Monday, 28 January 2019

Extinct mammoths could be given protected status in bid to save elephants


Proposal is intended to protect African elephants from being poached for their tusks
Thu 10 Jan 2019 18.36 GMTLast modified on Fri 11 Jan 2019 12.45 GMT

The long-extinct woolly mammoth could gain protected status in an unprecedented attempt to save the African elephant from the global ivory trade.
If approved, the protection of the mammoth under the Convention on International Trade in Endangered Species of Wild Fauna and Flora (Cites) could prove vital in saving its modern relatives. The proposal by Israel would close a loophole that enables the trafficking of illegal elephant ivory under the guise of legal mammoth ivory, which is almost identical in appearance.
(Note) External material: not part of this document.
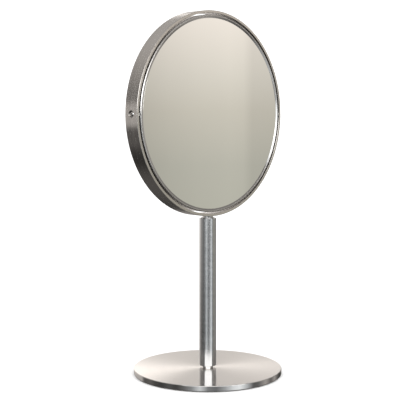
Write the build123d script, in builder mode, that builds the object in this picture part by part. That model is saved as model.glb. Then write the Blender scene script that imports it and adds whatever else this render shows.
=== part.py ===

“They are often intermingled in shipment and retail displays, and are fashioned in a similar style. To the untrained eye it’s very difficult to distinguish between them,” said Iris Ho, senior specialist in wildlife programmes and policy at Humane Society International (HSI). “There is currently no international regulatory regime to track and monitor the commercial trade in mammoth ivory.”
An Appendix II level of protection for the prehistoric mammoth, which has been extinct for 10,000 years, would subject the mammoth ivory trade to strict regulation. It would be the first time an extinct species has been listed as protected under Cites.
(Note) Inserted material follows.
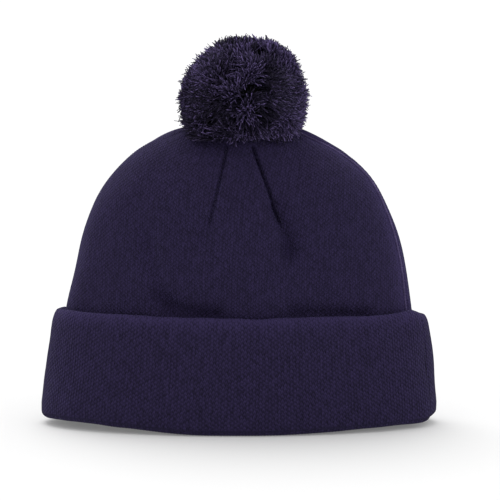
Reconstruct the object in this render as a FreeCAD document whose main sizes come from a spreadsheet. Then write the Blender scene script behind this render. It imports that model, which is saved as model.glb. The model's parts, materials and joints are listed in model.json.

The international trade in elephant ivory has been banned since 1990, but demand for it still leads to the deaths of 30,000 African elephants every year.
Kitty Block, the president of HSI, said: “With ivory traffickers exploiting the long-extinct mammoth so they can further exploit imperilled elephants, nations must unite to end the poaching epidemic and ensure all ivory markets are closed. The time to act is now, before we lose them forever.”
A number of jurisdictions have already prohibited the sale of mammoth ivory products altogether, including New York and Hawaii. India has also banned the import of mammoth ivory.